Fig. 5. Transfer of structural knowledge allows inference of unobserved links (Hexagonal graph).

Participants had to indicate which of two pictures is closer to a target picture. Participants that reached the second day of our task with the correct prior expectation over the structural forms performed significantly better in such task compared to participants with the wrong structural prior (left panel) (30 participants in each group). They were able to answer these questions significantly above chance even when there were links that were never observed, and they had to choose between two pictures with an identical number of observed links to the target (right panel). One-tailed t test. **p < 0.01, *p < 0.05. Error bar: SEM. Colorcode: Log₁₀(p-value).

Fig. 6. Policy transfer: learning graphs with underlying community structure.

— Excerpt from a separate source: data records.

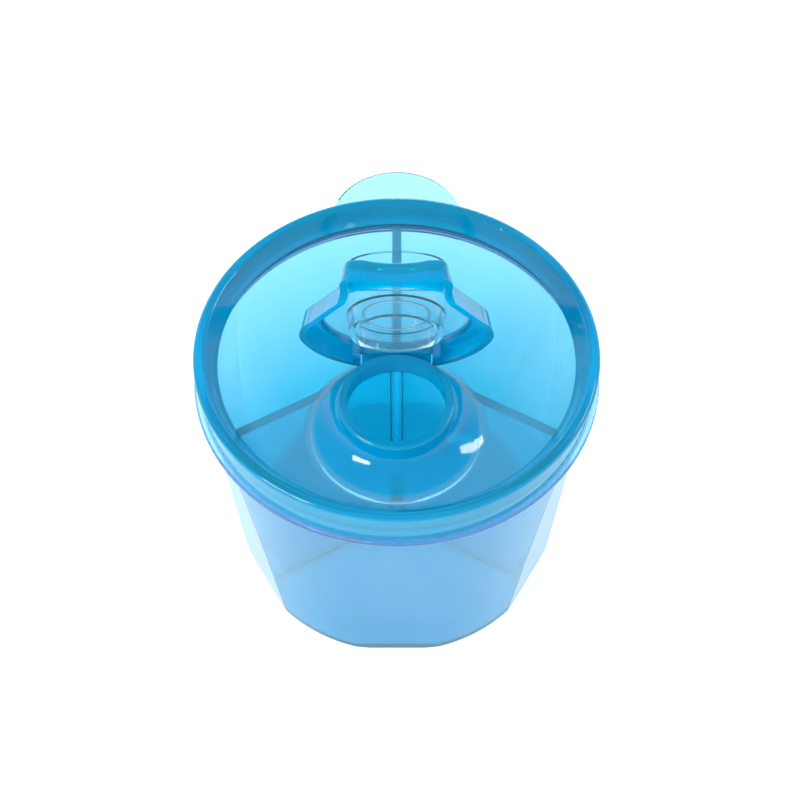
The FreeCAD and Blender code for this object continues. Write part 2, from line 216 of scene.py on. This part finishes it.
class DispenserStudio(bpy.types.PropertyGroup):
    """Camera, floor and lights."""
    camera_elevation: bpy.props.FloatProperty(
        name="Camera elevation", description="Angle above the horizon",
        subtype="ANGLE", unit="ROTATION", default=math.radians(53.94))
    camera_distance: bpy.props.FloatProperty(
        name="Camera distance", description="From the aim point",
        subtype="DISTANCE", unit="LENGTH", default=0.45)
    camera_lens: bpy.props.FloatProperty(
        name="Lens", description="Focal length in millimetres", default=73.1)
    floor_radius: bpy.props.FloatProperty(
        name="Floor radius", description="Of the round floor",
        subtype="DISTANCE", unit="LENGTH", default=4)
    floor_gap: bpy.props.FloatProperty(
        name="Floor gap", description="Air between floor and base, so that the faces don't meet",
        subtype="DISTANCE", unit="LENGTH", default=0.2 * MM)
    floor_colour: plastic_colour("Floor", "Pale floor", (0.93, 0.93, 0.93))
    floor_glow: bpy.props.FloatProperty(
        name="Floor glow", description="Light that the floor gives off, as a light table does",
        min=0, default=0.66)
    sky_colour: plastic_colour(
        "Room colour", "Tint of the even light from above", (0.42, 0.83, 1.0))
    sky: bpy.props.FloatProperty(
        name="Room light", description="Even light from above", min=0, default=0.80)


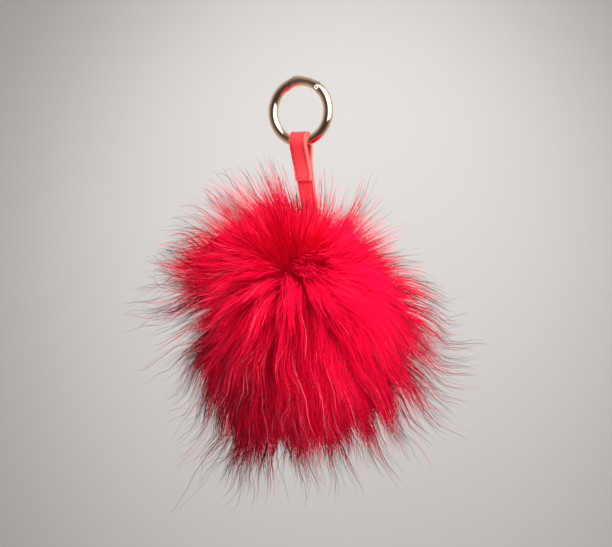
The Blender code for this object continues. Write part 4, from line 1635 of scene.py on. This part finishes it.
class CHARM_OT_stage(bpy.types.Operator):
    """Set up the camera, the soft studio lights and the pale floor"""

    bl_idname = "charm.stage"
    bl_label = "Stage"

    def execute(self, context):
        settings = context.scene.charm_stage
        middle = RIGHT * ((PICTURE_WIDTH / 2.0 - RING_MIDDLE_PIXEL) * settings.scale)
        middle.z = 2.0 * WIRE_RADIUS - (PICTURE_HEIGHT / 2.0 - RING_TOP_PIXEL) * settings.scale
        self.add_camera(context, middle, settings)
        self.add_lights(context, middle)
        self.add_room(context)
        self.add_floor(context)
        context.scene.view_settings.view_transform = "Standard"
        return {"FINISHED"}

    def add_camera(self, context, middle, settings):
        """Look level at the charm as the photograph does."""
        data = bpy.data.cameras.new("camera")
        data.lens = settings.lens
        distance = PICTURE_WIDTH * settings.scale * settings.lens / data.sensor_width
        camera = bpy.data.objects.new("camera", data)
        camera.location = middle + TOWARD * distance
        camera.rotation_euler = (-TOWARD).to_track_quat("-Z", "Y").to_euler()
        context.scene.collection.objects.link(camera)
        context.scene.camera = camera

    def add_lights(self, context, middle):
        """Soft lamps round the charm, and a glow on the backdrop behind it."""
        for name, stands, size, power, in_gloss in LIGHTS:
            lamp = bpy.data.lights.new(name, "AREA")
            lamp.shape = "RECTANGLE"
            lamp.size, lamp.size_y = size
            lamp.energy = power
            self.add_light(context, lamp, middle, stands, (0.0, 0.0, 0.0), in_gloss)
        glow = bpy.data.lights.new("backdrop_glow", "SPOT")
        glow.energy = GLOW_POWER
        glow.spot_size = math.radians(GLOW_ANGLE)
        glow.spot_blend = 1.0
        glow.shadow_soft_size = GLOW_SOFTNESS
        self.add_light(context, glow, middle, GLOW_STANDS, GLOW_POINTS, False)

    def add_light(self, context, lamp, middle, stands, points, in_gloss):
        """Stand a lamp at one place, pointed at another, each to the right, toward and up."""
        place, target = (
            middle + RIGHT * right + TOWARD * toward + Vector((0.0, 0.0, up))
            for right, toward, up in (stands, points)
        )
        made = bpy.data.objects.new(lamp.name, lamp)
        made.visible_glossy = in_gloss
        made.visible_camera = lamp.type != "AREA"
        made.location = place
        made.rotation_euler = (place - target).to_track_quat("Z", "Y").to_euler()
        context.scene.collection.objects.link(made)

    def add_room(self, context):
        """Even light from the room, and what polished metal mirrors of it."""
        world = bpy.data.worlds.new("studio")
        world.use_nodes = True
        tree = world.node_tree
        room = tree.nodes["Background"]
        room.inputs["Color"].default_value = (*ROOM_COLOUR, 1.0)
        room.inputs["Strength"].default_value = ROOM_STRENGTH
        mirrored = tree.nodes.new("ShaderNodeBackground")
        where = tree.nodes.new("ShaderNodeTexCoord")
        facing = tree.nodes.new("ShaderNodeVectorMath")
        facing.operation = "DOT_PRODUCT"
        facing.inputs[1].default_value = -TOWARD
        depth = tree.nodes.new("ShaderNodeValToRGB")
        Finish.set_stops(depth.color_ramp, MIRRORED_ROOM, False)
        shift = tree.nodes.new("ShaderNodeMapRange")
        shift.inputs["From Min"].default_value = -1.0
        ray = tree.nodes.new("ShaderNodeLightPath")
        both = tree.nodes.new("ShaderNodeMixShader")
        for link in (
            (where.outputs["Generated"], facing.inputs[0]),
            (facing.outputs["Value"], shift.inputs["Value"]),
            (shift.outputs["Result"], depth.inputs["Fac"]),
            (depth.outputs["Color"], mirrored.inputs["Color"]),
            (ray.outputs["Is Glossy Ray"], both.inputs["Fac"]),
            (room.outputs["Background"], both.inputs[1]),
            (mirrored.outputs["Background"], both.inputs[2]),
            (both.outputs["Shader"], tree.nodes["World Output"].inputs["Surface"]),
        ):
            tree.links.new(*link)
        context.scene.world = world

    def add_floor(self, context):
        """A pale floor well below the charm that sweeps up into a round backdrop."""
        builder = bmesh.new()
        flat = BACKDROP_RADIUS - SWEEP
        profile = [(0.0, FLOOR_Z), (flat, FLOOR_Z)]
        for step in range(1, SWEEP_STEPS + 1):
            turn = step / SWEEP_STEPS * math.pi / 2.0
            rise = FLOOR_Z + SWEEP - SWEEP * math.cos(turn)
            profile.append((flat + SWEEP * math.sin(turn), rise))
        profile.append((BACKDROP_RADIUS, BACKDROP_TOP))
        points = [builder.verts.new((x, 0.0, z)) for x, z in profile]
        for pair in zip(points, points[1:]):
            builder.edges.new(pair)
        bmesh.ops.spin(
            builder, geom=builder.edges[:], cent=(0, 0, 0), axis=(0, 0, 1),
            angle=2.0 * math.pi, steps=BACKDROP_SIDES, use_merge=True,
        )
        bmesh.ops.remove_doubles(builder, verts=builder.verts[:], dist=FLOOR_WELD)
        bmesh.ops.recalc_face_normals(builder, faces=builder.faces[:])
        mesh = bpy.data.meshes.new("floor")
        builder.to_mesh(mesh)
        builder.free()
        mesh.shade_smooth()
        mesh.materials.append(self.floor_finish())
        floor = bpy.data.objects.new("floor", mesh)
        floor.visible_diffuse = floor.visible_glossy = floor.visible_shadow = False
        context.scene.collection.objects.link(floor)

    def floor_finish(self):
        """A pale surface with a light of its own, but for behind the charm."""
        finish = Finish("pale_floor", Roughness=0.9, Specular_IOR_Level=0.1, Emission_Strength=1.0)
        finish.shader.inputs["Base Color"].default_value = (*FLOOR_COLOUR, 1.0)
        level = finish.vector("MULTIPLY", finish.where(), (1.0, 1.0, 0.0))
        level = finish.vector("NORMALIZE", level)
        behind = finish.vector("DOT_PRODUCT", level, -TOWARD, output=1)
        aside = behind.ramp(*FLOOR_LIGHT_FADES, 1.0, 0.0)
        finish.feed(Emission_Color=finish.mix(aside, (0.0, 0.0, 0.0), FLOOR_LIGHT))
        return finish.material


STEPS = ("stage", "ring", "gate", "rivet", "strap", "stitches", "fur")
GROUPS = {
    "charm_ring": CharmRingSettings,
    "charm_strap": CharmStrapSettings,
    "charm_fur": CharmFurSettings,
    "charm_stage": CharmStageSettings,
}


class CHARM_PT_panel(bpy.types.Panel):
    """The charm's pieces and their sizes and colours"""

    bl_idname = "CHARM_PT_panel"
    bl_label = "Fur Pom Pom Bag Charm"
    bl_space_type = "VIEW_3D"
    bl_region_type = "UI"
    bl_category = "Charm"

    def draw(self, context):
        for step in STEPS:
            self.layout.operator(f"charm.{step}")
        for group, kind in GROUPS.items():
            box = self.layout.box()
            for key in kind.__annotations__:
                box.prop(getattr(context.scene, group), key)


CLASSES = (
    *GROUPS.values(), CHARM_OT_stage, CHARM_OT_ring, CHARM_OT_gate, CHARM_OT_rivet, CHARM_OT_strap,
    CHARM_OT_stitches, CHARM_OT_fur, CHARM_PT_panel,
)


def register():
    for item in CLASSES:
        bpy.utils.register_class(item)
    for group, kind in GROUPS.items():
        setattr(bpy.types.Scene, group, PointerProperty(type=kind))


def unregister():
    for group in GROUPS:
        delattr(bpy.types.Scene, group)
    for item in reversed(CLASSES):
        bpy.utils.unregister_class(item)


def main():
    register()
    for step in STEPS:
        getattr(bpy.ops.charm, step)()


if __name__ == "__main__":
    main()
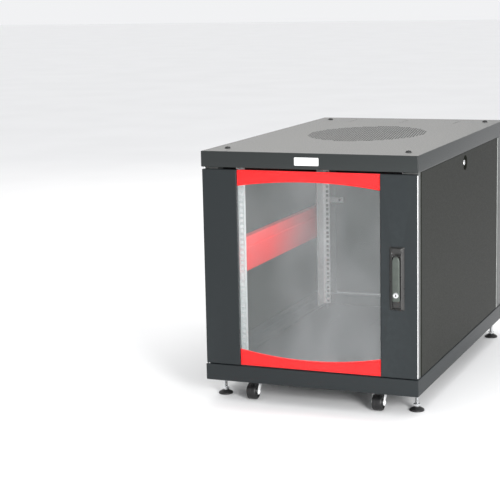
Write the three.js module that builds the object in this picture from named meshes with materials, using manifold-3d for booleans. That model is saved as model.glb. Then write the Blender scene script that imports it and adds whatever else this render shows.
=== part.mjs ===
// A 12-unit floor-standing network cabinet for 19-inch equipment: a glass front door, a vented steel
// rear door, removable side panels, four slotted rails, castors and levelling feet.
// Millimetres. +Z is up, the front faces -Y and the origin is on the floor below the middle.

import * as THREE from "three";
import { mergeVertices } from "three/addons/utils/BufferGeometryUtils.js";
import Module from "manifold-3d";

// Driving dimensions
const WIDTH = 600;
const DEPTH = 1000;
const UNITS = 12;
const UNIT = 44.45; // one rack unit
const FLOOR_GAP = 57; // floor to the underside of the base
const BASE_HEIGHT = 45;
const ROOF_HEIGHT = 43;
const SHEET = 2; // sheet steel
const GAP = 0.3; // between pieces that touch
const DOOR_THICKNESS = 12;
const DOOR_SIDE_GAP = 2.5;
const DOOR_BOTTOM_GAP = 2.5;
const DOOR_TOP_GAP = 5.6;

// Heights and faces that follow from them
const BASE_TOP = FLOOR_GAP + BASE_HEIGHT;
const DOOR_BOTTOM = BASE_TOP + DOOR_BOTTOM_GAP;
const DOOR_TOP = DOOR_BOTTOM + UNITS * UNIT;
const ROOF_BOTTOM = DOOR_TOP + DOOR_TOP_GAP;
const ROOF_TOP = ROOF_BOTTOM + ROOF_HEIGHT;
const FRAME_BOTTOM = BASE_TOP + GAP;
const FRAME_TOP = ROOF_TOP - SHEET - GAP;
const HALF_WIDTH = WIDTH / 2;
const HALF_DEPTH = DEPTH / 2;
const DOOR_HALF = HALF_WIDTH - DOOR_SIDE_GAP;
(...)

a Our agent was able to infer the correct number of communities (middle panel, averaged inferred number of communities over 20 simulations). It was also able to infer the identities of the connecting nodes (lower panel, inferred number of nodes divided to the number of connecting nodes according to the inferred graph size, see ‘Methods’). Shadows are the SEM, the centre is the mean. b Participants with correct structural prior spend less time on learning the associations between the pictures (RT = response time for changing to the next pair, upper panel—left). The number of steps to the target (n_steps) is significantly lower for participants with the correct structural prior (upper panels, D_t=0 is the initial number of links between the current picture and the target). During navigation, participants with the correct prior over the structural forms choose connecting nodes more frequently (lower panel—left), they do so even if this choice takes them far away from the target (lower panel—right). Error bars are the SEM, the centre is the mean. *p < 0.05, **p < 0.01 (20 participants in each group).